January is Glaucoma Awareness Month
2019! It’s a new year and a fresh start! The new year is usually when people start making resolutions for themselves, most want to adopt a healthier attitude or make more time for themselves, well we have one that combines both. Glaucoma is an eye disease that leads to irreversible blindness and unfortunately it does not generally present any signs or symptoms. This month we are going to raise awareness about Glaucoma otherwise known as “The sneak thief of sight”.
As we have already mentioned, glaucoma is made all the more dangerous as there are usually no symptoms of the disease, the best way to protect yourself is to get your eyes regularly checked by an optometrist. If your optometrist suspects glaucoma during the exam then you will need to undergo more testing in order to help your optometrist come to a more definitive diagnosis. Most glaucoma is diagnosed by seeing a change in the optic nerve or peripheral vision over time.
Are you at risk for Glaucoma?
Those who are at higher risk of glaucoma are of African, Hispanic or Asian descent as well as anyone over 40 or who already have a pre existing condition such as diabetes or already have glaucoma. Eye exams are especially critical for those who are high risk as it may help prevent vision loss or at the very least if any condition is found, it may be treated quicker.
The best way to protect your sight is to schedule regular eye exams and if there is any sudden onset of any eye symptoms, it is better to book an appointment at an optometry clinic than a walk in clinic as optometrist are specialists of the eyes and will be able to diagnose eye pain quicker than a general doctor.

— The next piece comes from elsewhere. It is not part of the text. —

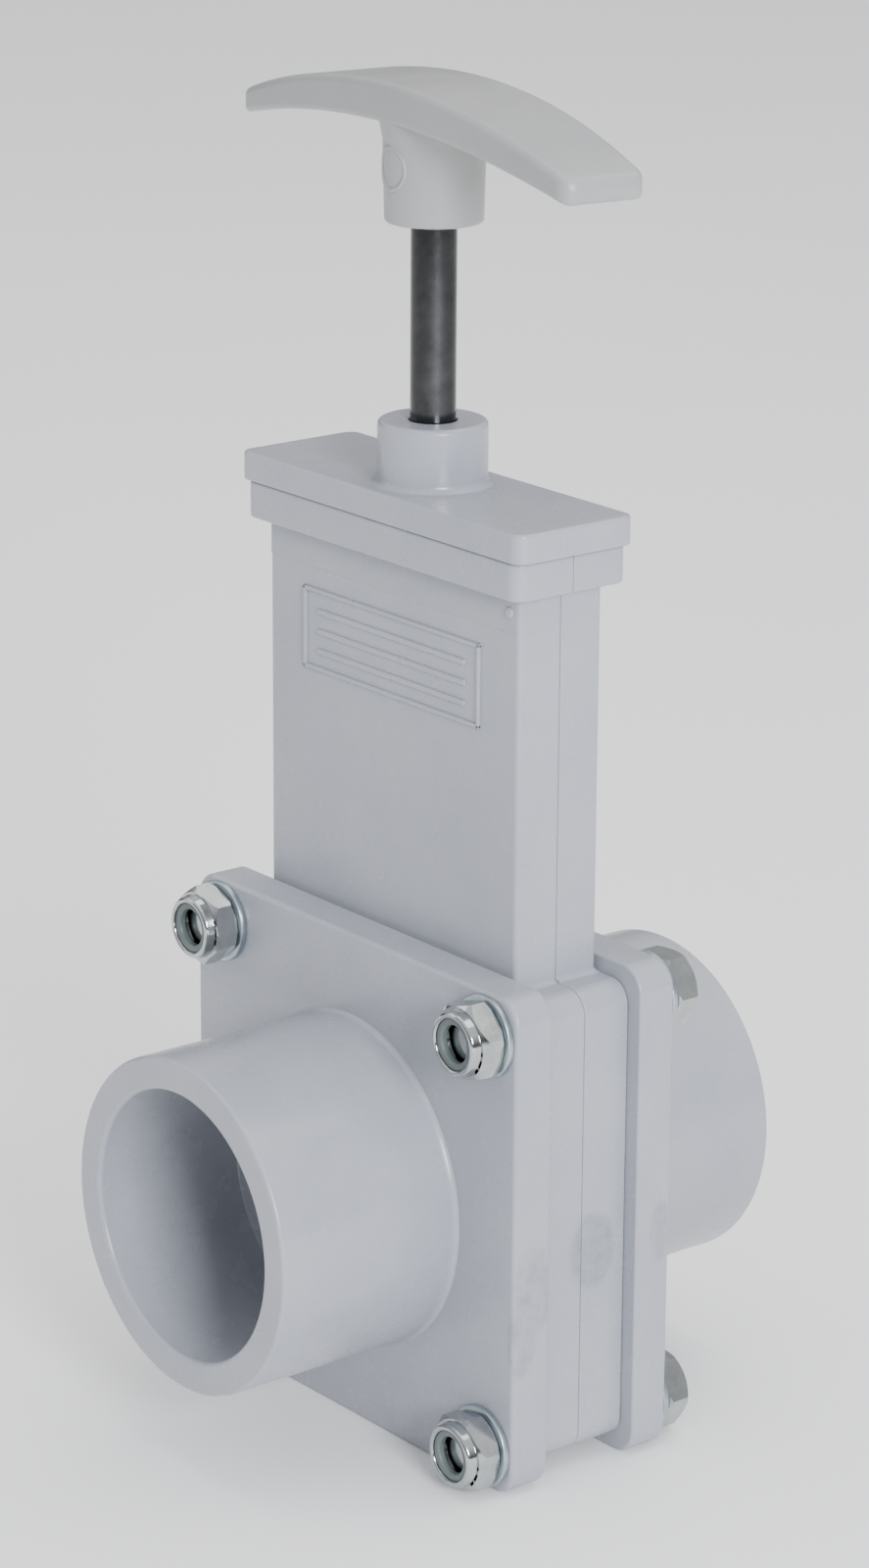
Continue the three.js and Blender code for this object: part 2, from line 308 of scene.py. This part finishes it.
# ---------------------------------------------------------------- materials
class Nodes:
    """Short ways to build a node material on object coordinates, in metres."""

    def __init__(self, name):
        self.material = bpy.data.materials.new(name)
        self.material.use_nodes = True
        self.tree = self.material.node_tree
        self.shader = self.tree.nodes["Principled BSDF"]
        self.place = self.tree.nodes.new("ShaderNodeTexCoord").outputs["Object"]

    def link(self, a, b):
        self.tree.links.new(a, b)

    def noise(self, scale, detail=4.0, rough=0.55, stretch=None):
        node = self.tree.nodes.new("ShaderNodeTexNoise")
        node.inputs["Scale"].default_value = scale
        node.inputs["Detail"].default_value = detail
        node.inputs["Roughness"].default_value = rough
        source = self.place
        if stretch:
            mapping = self.tree.nodes.new("ShaderNodeMapping")
            mapping.inputs["Scale"].default_value = stretch
            self.link(self.place, mapping.inputs["Vector"])
            source = mapping.outputs["Vector"]
        self.link(source, node.inputs["Vector"])
        return node.outputs["Fac"]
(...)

At View Optometry we have high tech diagnostic equipment specifically designed for early detection of glaucoma. As part of a glaucoma work-up, first we will take a scan of your optic nerve which measures the tissue around it, then the optometrist will measure the angle where the fluid drains from your eye, and finally you will need to complete a visual field test which measures your peripheral vision. All of these tests will need to be repeated periodically to see if there are any changes happening to your vision or your optic nerve.